Can you quote, word for word, every line from the first line of the records below through the line containing "const RIGHT_EAR_FLARE = THREE.MathUtils.degToRad(7);", and nothing else?
------------------------
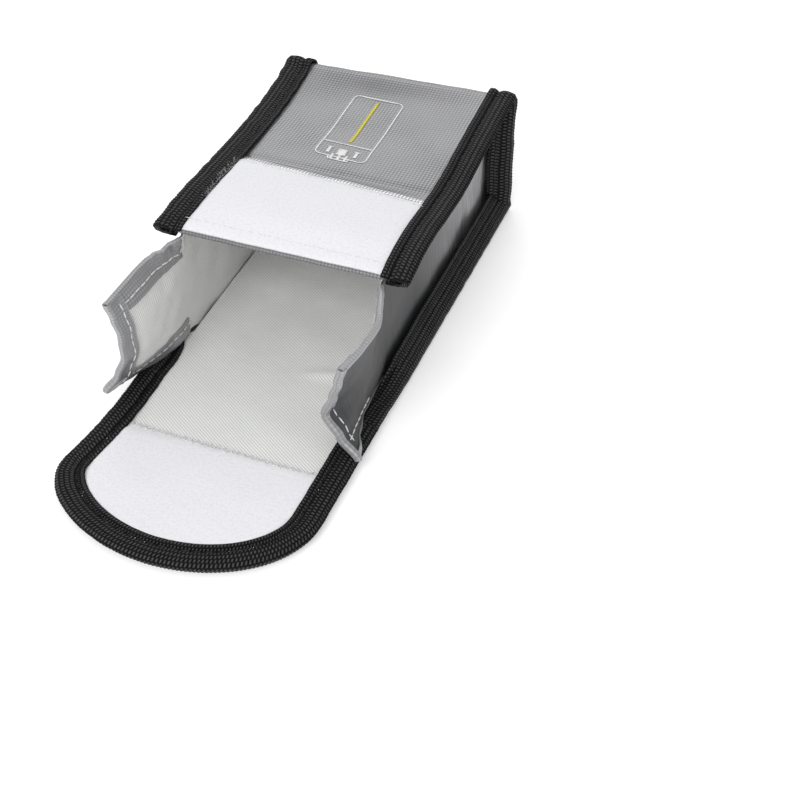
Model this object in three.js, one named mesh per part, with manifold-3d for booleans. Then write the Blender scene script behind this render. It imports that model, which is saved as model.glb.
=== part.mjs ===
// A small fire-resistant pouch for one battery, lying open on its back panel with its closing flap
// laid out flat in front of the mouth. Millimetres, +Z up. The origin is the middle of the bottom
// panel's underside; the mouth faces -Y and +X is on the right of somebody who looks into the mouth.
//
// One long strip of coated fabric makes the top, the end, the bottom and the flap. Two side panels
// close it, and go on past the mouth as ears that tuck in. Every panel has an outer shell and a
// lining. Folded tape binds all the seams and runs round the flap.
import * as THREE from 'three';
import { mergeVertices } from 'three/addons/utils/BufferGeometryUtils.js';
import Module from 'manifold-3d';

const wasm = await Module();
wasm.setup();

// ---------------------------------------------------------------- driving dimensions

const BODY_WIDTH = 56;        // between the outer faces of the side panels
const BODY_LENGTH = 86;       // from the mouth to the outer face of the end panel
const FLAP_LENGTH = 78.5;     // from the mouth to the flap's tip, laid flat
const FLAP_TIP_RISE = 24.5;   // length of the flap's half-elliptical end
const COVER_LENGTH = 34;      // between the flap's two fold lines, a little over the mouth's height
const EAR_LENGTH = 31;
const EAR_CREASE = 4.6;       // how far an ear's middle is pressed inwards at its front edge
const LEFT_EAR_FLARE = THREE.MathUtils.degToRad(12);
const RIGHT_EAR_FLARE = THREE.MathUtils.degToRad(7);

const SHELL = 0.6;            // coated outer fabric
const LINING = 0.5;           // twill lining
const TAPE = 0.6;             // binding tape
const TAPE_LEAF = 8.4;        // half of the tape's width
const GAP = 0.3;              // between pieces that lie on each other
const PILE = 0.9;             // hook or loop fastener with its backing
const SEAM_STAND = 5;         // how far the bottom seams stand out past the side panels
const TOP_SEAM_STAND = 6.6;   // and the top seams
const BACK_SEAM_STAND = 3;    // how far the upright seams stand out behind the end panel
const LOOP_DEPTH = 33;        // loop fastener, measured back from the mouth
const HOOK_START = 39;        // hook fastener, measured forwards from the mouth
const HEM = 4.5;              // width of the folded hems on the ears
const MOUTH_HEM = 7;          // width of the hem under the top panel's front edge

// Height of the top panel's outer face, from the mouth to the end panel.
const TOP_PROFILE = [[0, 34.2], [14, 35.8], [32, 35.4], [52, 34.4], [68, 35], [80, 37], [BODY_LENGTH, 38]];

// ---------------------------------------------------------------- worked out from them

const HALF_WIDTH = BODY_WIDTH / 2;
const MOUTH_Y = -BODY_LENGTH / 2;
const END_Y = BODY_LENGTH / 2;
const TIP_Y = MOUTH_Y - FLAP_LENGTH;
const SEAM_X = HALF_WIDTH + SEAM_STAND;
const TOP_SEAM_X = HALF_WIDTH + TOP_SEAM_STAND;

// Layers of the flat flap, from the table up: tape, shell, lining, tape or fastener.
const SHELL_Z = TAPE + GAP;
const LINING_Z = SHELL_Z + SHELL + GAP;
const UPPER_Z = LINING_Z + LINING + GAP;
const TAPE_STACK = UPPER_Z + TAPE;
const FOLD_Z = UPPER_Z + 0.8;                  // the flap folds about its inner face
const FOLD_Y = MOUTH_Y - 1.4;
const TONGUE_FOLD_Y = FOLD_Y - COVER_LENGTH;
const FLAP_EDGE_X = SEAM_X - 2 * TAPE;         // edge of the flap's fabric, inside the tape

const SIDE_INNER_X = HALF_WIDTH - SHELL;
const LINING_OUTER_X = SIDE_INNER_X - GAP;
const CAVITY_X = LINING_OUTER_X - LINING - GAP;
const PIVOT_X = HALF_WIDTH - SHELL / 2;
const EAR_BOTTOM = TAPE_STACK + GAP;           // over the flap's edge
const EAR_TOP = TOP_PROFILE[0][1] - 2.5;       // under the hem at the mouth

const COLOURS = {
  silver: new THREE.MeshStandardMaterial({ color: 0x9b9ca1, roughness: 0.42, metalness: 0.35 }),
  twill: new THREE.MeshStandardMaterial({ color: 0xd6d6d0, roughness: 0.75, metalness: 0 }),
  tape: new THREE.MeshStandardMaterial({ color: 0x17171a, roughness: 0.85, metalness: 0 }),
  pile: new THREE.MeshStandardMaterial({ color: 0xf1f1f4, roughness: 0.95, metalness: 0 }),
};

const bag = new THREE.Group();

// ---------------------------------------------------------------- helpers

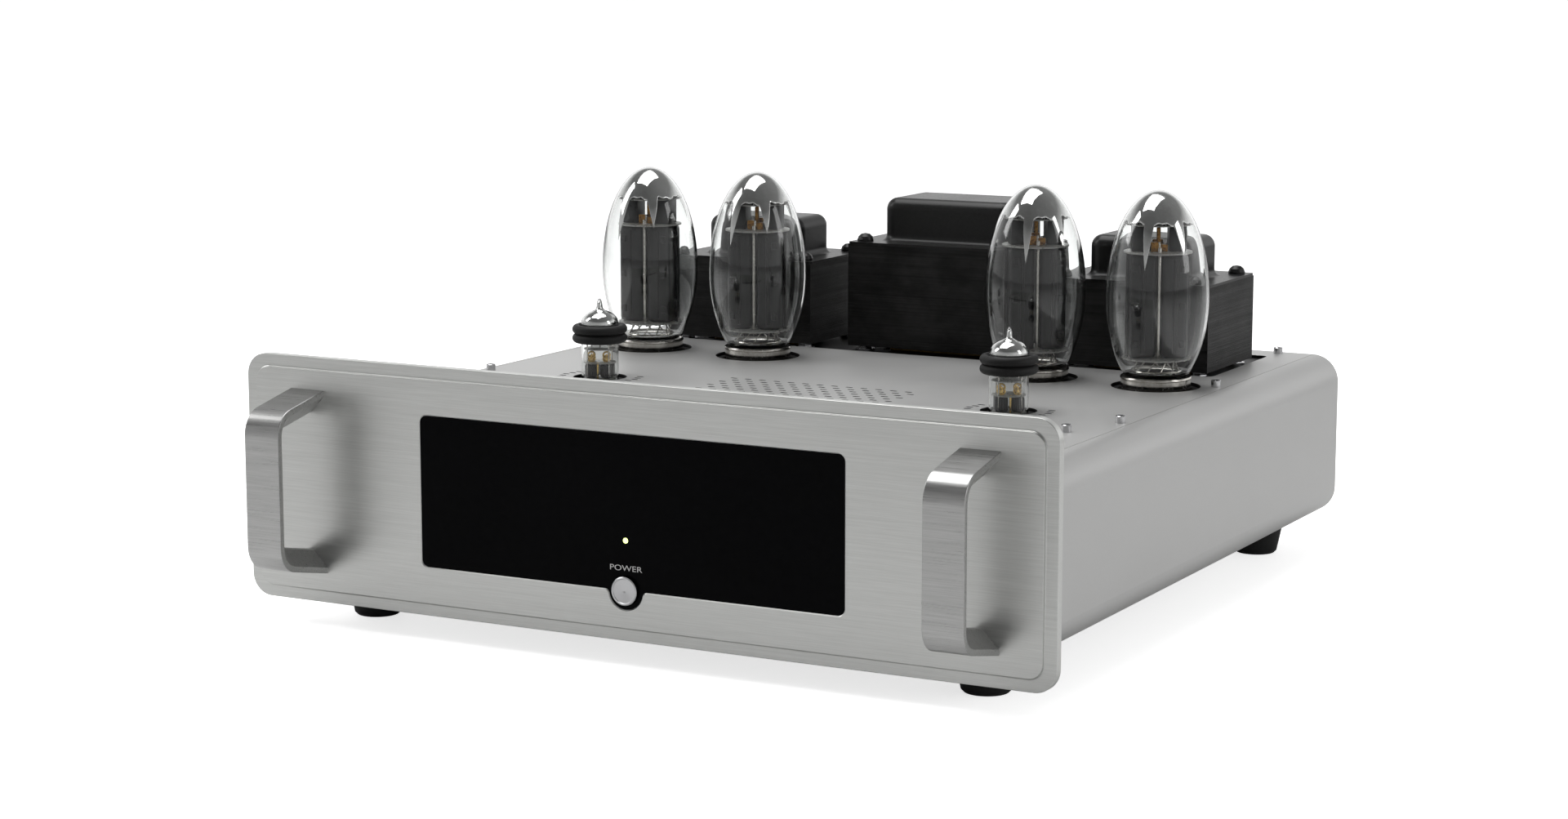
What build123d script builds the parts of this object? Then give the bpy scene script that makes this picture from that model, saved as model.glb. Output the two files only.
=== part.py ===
------------------------
- Answer in full
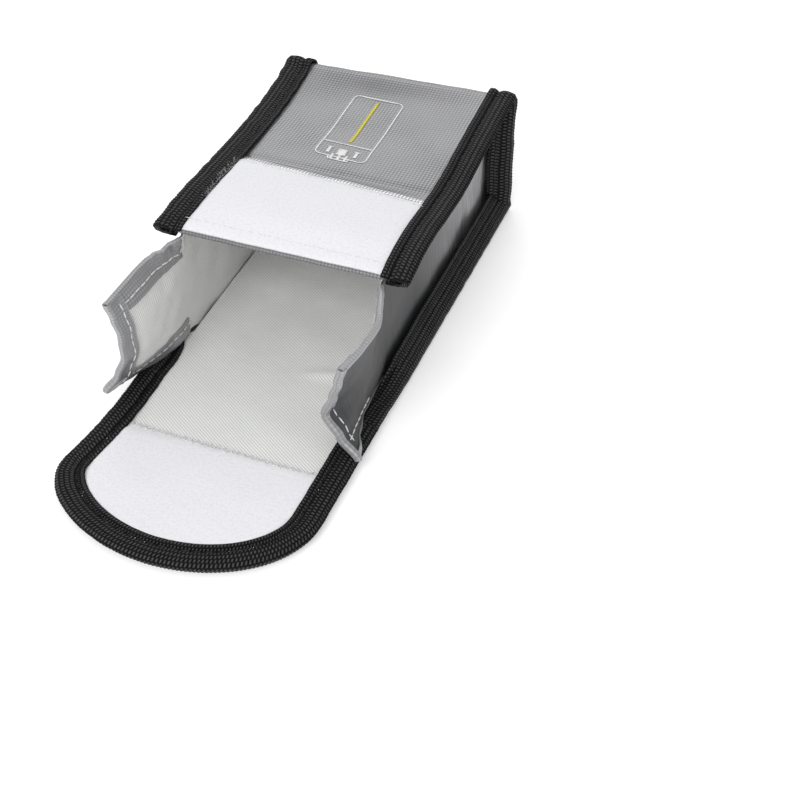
Model this object in three.js, one named mesh per part, with manifold-3d for booleans. Then write the Blender scene script behind this render. It imports that model, which is saved as model.glb.
=== part.mjs ===
// A small fire-resistant pouch for one battery, lying open on its back panel with its closing flap
// laid out flat in front of the mouth. Millimetres, +Z up. The origin is the middle of the bottom
// panel's underside; the mouth faces -Y and +X is on the right of somebody who looks into the mouth.
//
// One long strip of coated fabric makes the top, the end, the bottom and the flap. Two side panels
// close it, and go on past the mouth as ears that tuck in. Every panel has an outer shell and a
// lining. Folded tape binds all the seams and runs round the flap.
import * as THREE from 'three';
import { mergeVertices } from 'three/addons/utils/BufferGeometryUtils.js';
import Module from 'manifold-3d';

const wasm = await Module();
wasm.setup();

// ---------------------------------------------------------------- driving dimensions

const BODY_WIDTH = 56;        // between the outer faces of the side panels
const BODY_LENGTH = 86;       // from the mouth to the outer face of the end panel
const FLAP_LENGTH = 78.5;     // from the mouth to the flap's tip, laid flat
const FLAP_TIP_RISE = 24.5;   // length of the flap's half-elliptical end
const COVER_LENGTH = 34;      // between the flap's two fold lines, a little over the mouth's height
const EAR_LENGTH = 31;
const EAR_CREASE = 4.6;       // how far an ear's middle is pressed inwards at its front edge
const LEFT_EAR_FLARE = THREE.MathUtils.degToRad(12);
const RIGHT_EAR_FLARE = THREE.MathUtils.degToRad(7);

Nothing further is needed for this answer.